The film has won support from the Sundance Institute, IDFA & Asian Network of Documentary Fund. The film was selected for and won awards at the Hot Docs Forum Toronto, NFDC Film Bazaar WIP Lab & DocEdge Kolkata.

== Censorship in India ==
The film was initially denied a theatrical release in India by the Central Board of Film Certification (CBFC). The filmmakers were directed by the board to get a No-Objection Certificate (NOC) from Prime Minister Narendra Modi, Arvind Kejriwal, former Delhi CM Sheila Dikshit. Further, the board had also asked them to remove references to the two biggest political parties in India, Congress and BJP from the documentary. Responding to the CBFC directive, Ranka said, "We are definitely not going to ask for NOCs from the PM or the CM. It would set a wrong precedent, apart from doing something unethical. It is not in the purview of the CBFC to protect the feelings of politicians. It is bizarre that one has to take their permission to critique or document their political activities." In response, the filmmakers also launched a censorship awareness campaign which was supported by International Documentary Association(IDA) and European Documentary Network (EDN).

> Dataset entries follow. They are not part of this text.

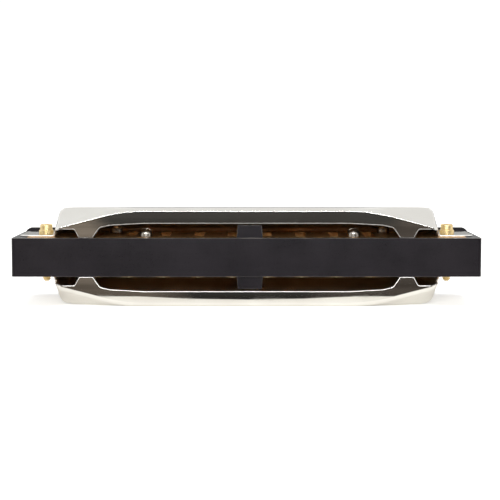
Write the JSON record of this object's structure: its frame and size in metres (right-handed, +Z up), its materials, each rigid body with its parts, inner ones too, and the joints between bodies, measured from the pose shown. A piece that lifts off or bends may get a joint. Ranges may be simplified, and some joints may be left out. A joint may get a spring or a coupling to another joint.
{
  "type": "diatonic harmonica",
  "caption": "Mouth organ with a black comb, brass reed plates, sprung reed tongues and two polished sheet-metal covers open at the rear.",
  "frame": {"origin": "on the surface that the lower cover rests on, below the middle of the comb", "axes": "+X along the comb towards the low notes, +Y towards the mouthpiece, +Z up"},
  "size_m": [0.101, 0.027, 0.0213],
  "materials": {
    "comb_plastic": "satin",
    "plate_brass": "rolled",
    "reed_brass": "ground",
    "cover_steel": "polished",
    "rivet_steel": "bright",
    "screw_steel": "bright",
    "screw_brass": "bright"
  },
  "bodies": {
    "frame": {"comb": "comb_plastic", "upper_reed_plate": "plate_brass", "lower_reed_plate": "plate_brass", "upper_cover": "cover_steel", "lower_cover": "cover_steel", "blow_reed_roots": "reed_brass", "draw_reed_roots": "reed_brass", "blow_reed_rivets": "rivet_steel", "draw_reed_rivets": "rivet_steel", "reed_plate_screws": "screw_steel", "cover_screws": "screw_brass"},
    "blow_reed_01_tongue": {"blow_reed_01": "reed_brass"},
    "blow_reed_02_tongue": {"blow_reed_02": "reed_brass"},
    "blow_reed_03_tongue": {"blow_reed_03": "reed_brass"},
    "blow_reed_04_tongue": {"blow_reed_04": "reed_brass"},
    "blow_reed_05_tongue": {"blow_reed_05": "reed_brass"},
    "blow_reed_06_tongue": {"blow_reed_06": "reed_brass"},
    "blow_reed_07_tongue": {"blow_reed_07": "reed_brass"},
    "blow_reed_08_tongue": {"blow_reed_08": "reed_brass"},
    "blow_reed_09_tongue": {"blow_reed_09": "reed_brass"},
    "blow_reed_10_tongue": {"blow_reed_10": "reed_brass"},
    "draw_reed_01_tongue": {"draw_reed_01": "reed_brass"},
    "draw_reed_02_tongue": {"draw_reed_02": "reed_brass"},
    "draw_reed_03_tongue": {"draw_reed_03": "reed_brass"},
    "draw_reed_04_tongue": {"draw_reed_04": "reed_brass"},
    "draw_reed_05_tongue": {"draw_reed_05": "reed_brass"},
    "draw_reed_06_tongue": {"draw_reed_06": "reed_brass"},
    "draw_reed_07_tongue": {"draw_reed_07": "reed_brass"},
    "draw_reed_08_tongue": {"draw_reed_08": "reed_brass"},
    "draw_reed_09_tongue": {"draw_reed_09": "reed_brass"},
    "draw_reed_10_tongue": {"draw_reed_10": "reed_brass"}
  },
  "joints": [
    {"name": "blow_reed_01_swing", "type": "hinge", "parent": "frame", "child": "blow_reed_01_tongue", "pos_m": [0.03445, 0.00502, 0.0137], "axis": [1, 0, 0], "range_deg": [-3.5, 3.5], "stiffness_Nm_per_rad": 0.015},
    {"name": "blow_reed_02_swing", "type": "hinge", "parent": "frame", "child": "blow_reed_02_tongue", "pos_m": [0.02695, 0.00502, 0.0137], "axis": [1, 0, 0], "range_deg": [-3.5, 3.5], "stiffness_Nm_per_rad": 0.015},
    {"name": "blow_reed_03_swing", "type": "hinge", "parent": "frame", "child": "blow_reed_03_tongue", "pos_m": [0.01945, 0.00502, 0.0137], "axis": [1, 0, 0], "range_deg": [-3.5, 3.5], "stiffness_Nm_per_rad": 0.015},
    {"name": "blow_reed_04_swing", "type": "hinge", "parent": "frame", "child": "blow_reed_04_tongue", "pos_m": [0.01195, 0.00502, 0.0137], "axis": [1, 0, 0], "range_deg": [-3.5, 3.5], "stiffness_Nm_per_rad": 0.015},
    {"name": "blow_reed_05_swing", "type": "hinge", "parent": "frame", "child": "blow_reed_05_tongue", "pos_m": [0.00445, 0.00502, 0.0137], "axis": [1, 0, 0], "range_deg": [-3.5, 3.5], "stiffness_Nm_per_rad": 0.015},
    {"name": "blow_reed_06_swing", "type": "hinge", "parent": "frame", "child": "blow_reed_06_tongue", "pos_m": [-0.00305, 0.00502, 0.0137], "axis": [1, 0, 0], "range_deg": [-3.5, 3.5], "stiffness_Nm_per_rad": 0.015},
    {"name": "blow_reed_07_swing", "type": "hinge", "parent": "frame", "child": "blow_reed_07_tongue", "pos_m": [-0.01055, 0.00502, 0.0137], "axis": [1, 0, 0], "range_deg": [-3.5, 3.5], "stiffness_Nm_per_rad": 0.015},
    {"name": "blow_reed_08_swing", "type": "hinge", "parent": "frame", "child": "blow_reed_08_tongue", "pos_m": [-0.01805, 0.00502, 0.0137], "axis": [1, 0, 0], "range_deg": [-3.5, 3.5], "stiffness_Nm_per_rad": 0.015},
    {"name": "blow_reed_09_swing", "type": "hinge", "parent": "frame", "child": "blow_reed_09_tongue", "pos_m": [-0.02555, 0.00502, 0.0137], "axis": [1, 0, 0], "range_deg": [-3.5, 3.5], "stiffness_Nm_per_rad": 0.015},
    {"name": "blow_reed_10_swing", "type": "hinge", "parent": "frame", "child": "blow_reed_10_tongue", "pos_m": [-0.03305, 0.00502, 0.0137], "axis": [1, 0, 0], "range_deg": [-3.5, 3.5], "stiffness_Nm_per_rad": 0.015},
    {"name": "draw_reed_01_swing", "type": "hinge", "parent": "frame", "child": "draw_reed_01_tongue", "pos_m": [0.03445, -0.00782, 0.0063], "axis": [1, 0, 0], "range_deg": [-3.5, 3.5], "stiffness_Nm_per_rad": 0.015},
    {"name": "draw_reed_02_swing", "type": "hinge", "parent": "frame", "child": "draw_reed_02_tongue", "pos_m": [0.02695, -0.00782, 0.0063], "axis": [1, 0, 0], "range_deg": [-3.5, 3.5], "stiffness_Nm_per_rad": 0.015},
    {"name": "draw_reed_03_swing", "type": "hinge", "parent": "frame", "child": "draw_reed_03_tongue", "pos_m": [0.01945, -0.00782, 0.0063], "axis": [1, 0, 0], "range_deg": [-3.5, 3.5], "stiffness_Nm_per_rad": 0.015},
    {"name": "draw_reed_04_swing", "type": "hinge", "parent": "frame", "child": "draw_reed_04_tongue", "pos_m": [0.01195, -0.00782, 0.0063], "axis": [1, 0, 0], "range_deg": [-3.5, 3.5], "stiffness_Nm_per_rad": 0.015},
    {"name": "draw_reed_05_swing", "type": "hinge", "parent": "frame", "child": "draw_reed_05_tongue", "pos_m": [0.00445, -0.00782, 0.0063], "axis": [1, 0, 0], "range_deg": [-3.5, 3.5], "stiffness_Nm_per_rad": 0.015},
    {"name": "draw_reed_06_swing", "type": "hinge", "parent": "frame", "child": "draw_reed_06_tongue", "pos_m": [-0.00305, -0.00782, 0.0063], "axis": [1, 0, 0], "range_deg": [-3.5, 3.5], "stiffness_Nm_per_rad": 0.015},
    {"name": "draw_reed_07_swing", "type": "hinge", "parent": "frame", "child": "draw_reed_07_tongue", "pos_m": [-0.01055, -0.00782, 0.0063], "axis": [1, 0, 0], "range_deg": [-3.5, 3.5], "stiffness_Nm_per_rad": 0.015},
    {"name": "draw_reed_08_swing", "type": "hinge", "parent": "frame", "child": "draw_reed_08_tongue", "pos_m": [-0.01805, -0.00782, 0.0063], "axis": [1, 0, 0], "range_deg": [-3.5, 3.5], "stiffness_Nm_per_rad": 0.015},
    {"name": "draw_reed_09_swing", "type": "hinge", "parent": "frame", "child": "draw_reed_09_tongue", "pos_m": [-0.02555, -0.00782, 0.0063], "axis": [1, 0, 0], "range_deg": [-3.5, 3.5], "stiffness_Nm_per_rad": 0.015},
    {"name": "draw_reed_10_swing", "type": "hinge", "parent": "frame", "child": "draw_reed_10_tongue", "pos_m": [-0.03305, -0.00782, 0.0063], "axis": [1, 0, 0], "range_deg": [-3.5, 3.5], "stiffness_Nm_per_rad": 0.015}
  ]
}
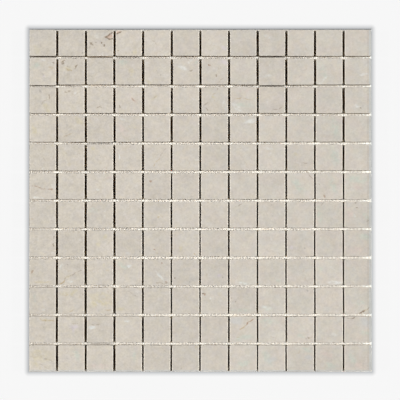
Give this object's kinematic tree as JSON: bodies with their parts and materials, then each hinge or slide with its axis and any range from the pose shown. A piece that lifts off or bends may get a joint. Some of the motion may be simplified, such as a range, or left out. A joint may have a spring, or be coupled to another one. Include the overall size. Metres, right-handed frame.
{
  "type": "mosaic tile sheet",
  "caption": "Square sheet of small polished cream marble chips in an even grid with narrow open joints, glued by their backs to a white fibreglass net.",
  "frame": {"origin": "middle of the underside of the backing net", "axes": "+Z out of the polished face, +X along a row of chips towards the picture's right, +Y towards the picture's top"},
  "size_m": [0.303, 0.3031, 0.0102],
  "materials": {
    "marble": "polished face, sawn sides and back",
    "backing_net": "white coated fibreglass yarn"
  },
  "bodies": {
    "root": {"tile_row_01": "marble", "tile_row_02": "marble", "tile_row_03": "marble", "tile_row_04": "marble", "tile_row_05": "marble", "tile_row_06": "marble", "tile_row_07": "marble", "tile_row_08": "marble", "tile_row_09": "marble", "tile_row_10": "marble", "tile_row_11": "marble", "tile_row_12": "marble", "net_warp_yarns": "backing_net", "net_weft_yarns": "backing_net"}
  },
  "joints": []
}
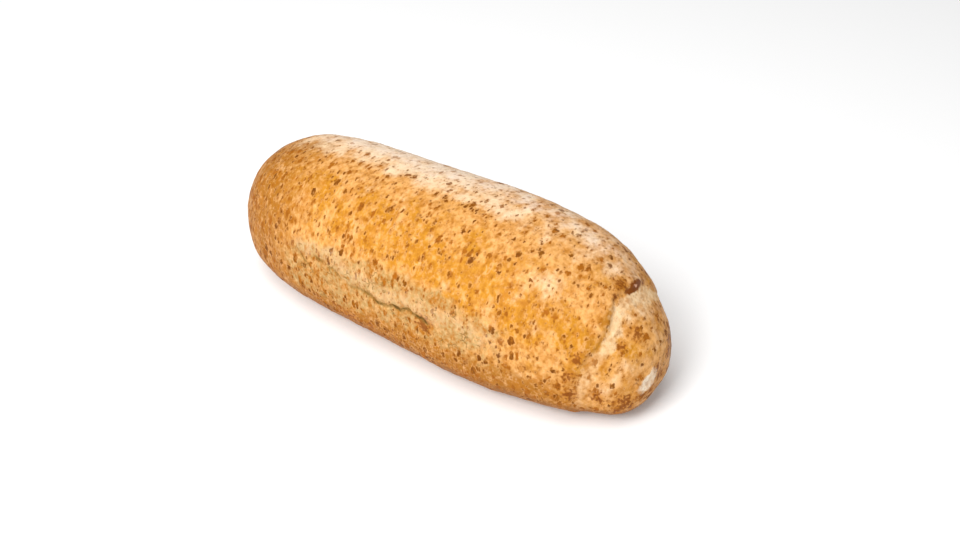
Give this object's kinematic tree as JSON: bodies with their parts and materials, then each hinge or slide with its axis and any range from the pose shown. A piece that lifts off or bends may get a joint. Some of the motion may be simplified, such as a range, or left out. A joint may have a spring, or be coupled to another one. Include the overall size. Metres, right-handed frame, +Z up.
{
  "type": "bread roll",
  "caption": "Oval wholemeal bread roll with a bran-flecked golden crust, a torn flank, a pleat at one end and a flat base.",
  "frame": {"origin": "middle of the roll's footprint, on the surface that it rests on", "axes": "+Z up, +X along the roll towards the end with the pleat, -Y towards the flank that tore open in the oven"},
  "size_m": [0.16, 0.0628, 0.0522],
  "materials": {
    "crust": "baked wholemeal crust, satin, golden with brown bran flecks, paler along the torn flank and browner underneath"
  },
  "bodies": {
    "root": {"bread_roll": "crust"}
  },
  "joints": []
}
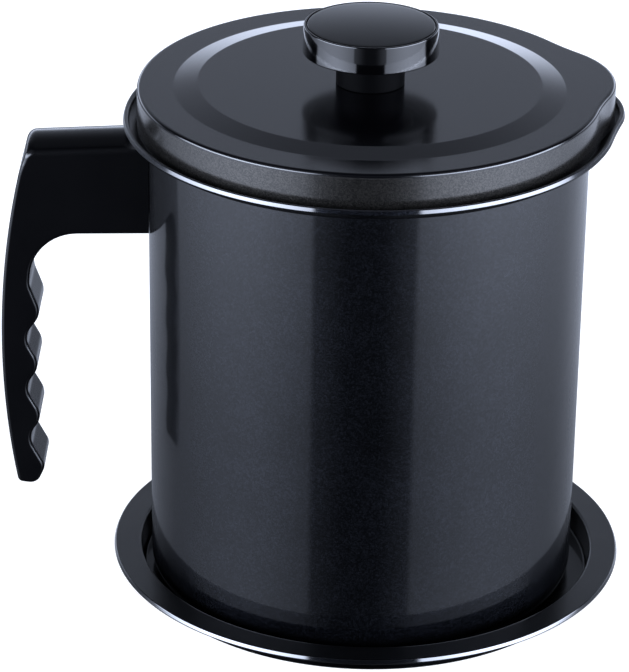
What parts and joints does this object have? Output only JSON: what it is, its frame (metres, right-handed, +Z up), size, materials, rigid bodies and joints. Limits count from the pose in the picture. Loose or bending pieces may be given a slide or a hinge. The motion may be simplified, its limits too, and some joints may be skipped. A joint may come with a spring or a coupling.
{
  "type": "grease container with strainer",
  "caption": "Coated steel kitchen grease pot with a pour spout, a side handle with finger grooves, a fine strainer inside, a lid with a mushroom knob and a saucer tray.",
  "frame": {"origin": "centre of the saucer tray's flat underside, where the object stands on a table", "axes": "+Z up along the pot, -X towards the handle, +X towards the pour spout, which stands 12 degrees round towards +Y. The pot's own axis is 1.4 mm towards -X of the tray's."},
  "size_m": [0.1735, 0.1432, 0.1637],
  "materials": {
    "pot_coat": "glossy dark charcoal coating with fine metallic fleck",
    "tray_coat": "glossy dark charcoal coating",
    "lid_coat": "satin dark charcoal coating, finely speckled on the skirt",
    "handle_plastic": "satin black moulding",
    "knob_plastic": "black moulding, glossy side and satin top",
    "strainer_steel": "bright pressed stainless steel",
    "mesh_steel": "fine woven stainless wire",
    "bracket_steel": "plain welded steel",
    "screw_steel": "bright zinc plated steel",
    "insert_brass": "turned brass"
  },
  "bodies": {
    "tray": {"drip_tray": "tray_coat"},
    "pot": {"pot_body": "pot_coat", "handle_bracket": "bracket_steel", "bracket_nut": "bracket_steel", "handle_grip": "handle_plastic", "handle_screw": "screw_steel"},
    "strainer": {"strainer_frame": "strainer_steel", "strainer_mesh": "mesh_steel", "strainer_hoop": "strainer_steel"},
    "lid": {"lid_shell": "lid_coat", "lid_knob": "knob_plastic", "knob_insert": "insert_brass", "knob_washer": "screw_steel", "knob_screw": "screw_steel"}
  },
  "joints": [
    {"name": "pot_lift", "type": "slide", "parent": "tray", "child": "pot", "axis": [0, 0, 1], "range_m": [0, 0.05]},
    {"name": "strainer_lift", "type": "slide", "parent": "pot", "child": "strainer", "axis": [0, 0, 1], "range_m": [0, 0.06]},
    {"name": "lid_lift", "type": "slide", "parent": "strainer", "child": "lid", "axis": [0, 0, 1], "range_m": [0, 0.06]}
  ]
}
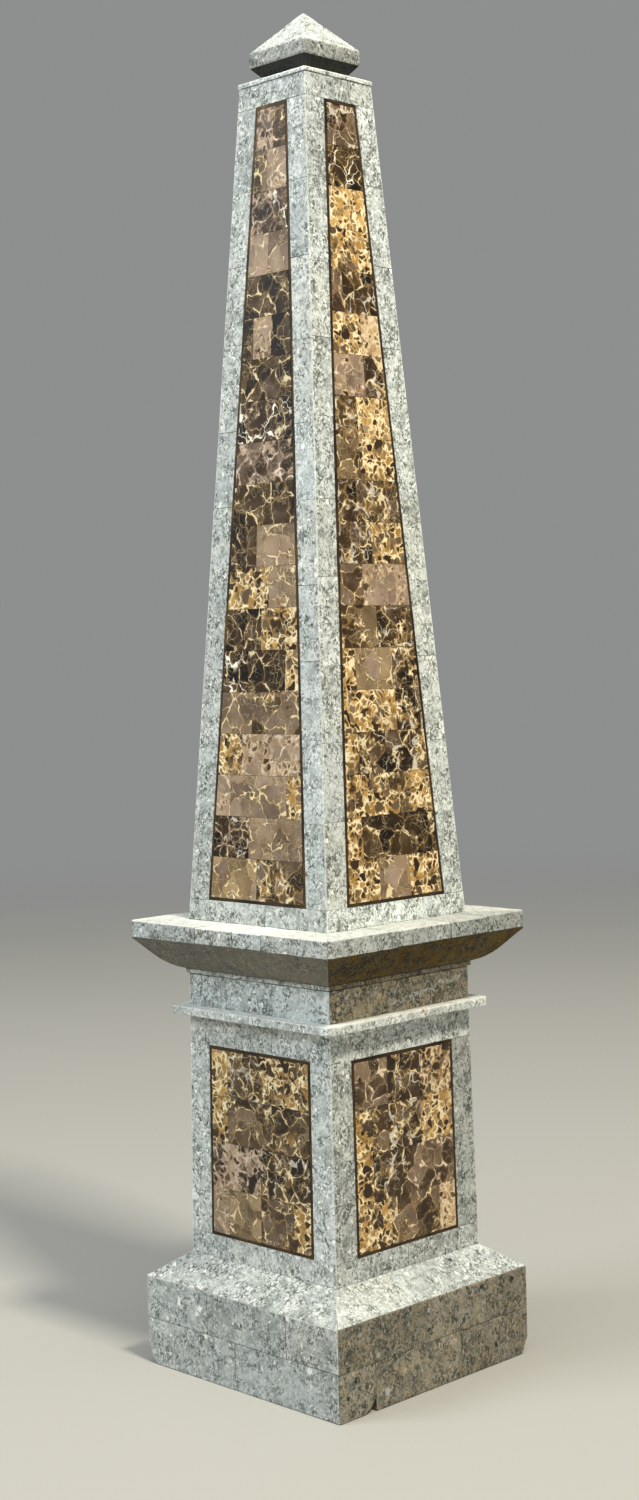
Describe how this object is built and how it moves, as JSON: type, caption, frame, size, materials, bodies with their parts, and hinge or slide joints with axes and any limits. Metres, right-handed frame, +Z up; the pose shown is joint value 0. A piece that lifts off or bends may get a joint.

The filmmakers later appealed to Film Certification Appellate Tribunal. The tribunal agreed with the filmmakers' point of view that an NOC would defeat the purpose of a documentary and passed a landmark verdict in favour of the filmmakers. "There is considerable merit in the submission of the Appellant that requiring NOC from public personalities would cull the documentary cinema, rather render the making of a documentary on political scenario nigh impossible", the tribunal stated. "In these circumstances, requiring a filmmaker to obtain an NOC from the affected parties or characters in the film to whom references are made, is tantamount to the CBFC abdicating its statutory functions. This is neither desirable nor permissible at law." About muting the names of political parties, the FCAT said, "Public interest is best served in upholding the Right to Freedom of Expression rather than protecting an undeserved reputation." The film finally was cleared by the tribunal with a U/A certificate without any cuts.

==Release==
The film was released in theatres in India on 17 November 2017. Originally released in a limited number of theatres, the film was expanded to a nationwide release owing to great critical reception and box office collections in the first week. From there, it ran for 8 successive weeks in theatres, making it one of the most successful documentaries in India ever. The film has been acquired by Vice for a global television and digital release.

==Reception==
Business Standard wrote that the documentary "reminds one of Jehane Noujaim's Oscar-nominated documentary The Square which took a compelling look at the protests at Cairo’s Tahrir Square." Screen Daily commented that "Combining exceptional access and deft editing, this documentary about the rise of India’s newest parliamentary party, the Common Man’s Party (AAP), and the divisive, charismatic man at its heart, makes for unexpectedly riveting viewing."

Huffington Post listed the film among 12 Must-See Documentaries About Current World Politics. NDTV carried out promotional debates regarding the film. In spite of tough competition from big commercial releases, the film went on to have a good theatrical run and has been loved by audiences.

Reza Noorani writing for The Times of India praises the flawless editing, stating "Editing by Abhinav Tyagi and Manan Bhatt is clearly the strongest part of the entire documentary. The way they have maintained a coherent narrative makes you feel as if you’re watching a taut thriller; they keep you glued till the very last moment." Noorani gave the film a 4 out of 5 rating.

On review aggregator Rotten Tomatoes, the film has a 90% approval rating based on reviews from 10 critics.

=== Accolades ===
TIFF 2016, IDFA 2016, BFI London Film Festival 2016, CPH:DOX 2016,FIFDH 2017, AFI Docs 2017 and Sheffield Doc/Fest 2017. It won Best Documentary prize at Warsaw Film Festival 2016, NYIFF 2017,IFFLA 2017and Brooklyn Film Festival 2017.

===Legacy===
The board game Shasn was inspired by the making of An Insignificant Man.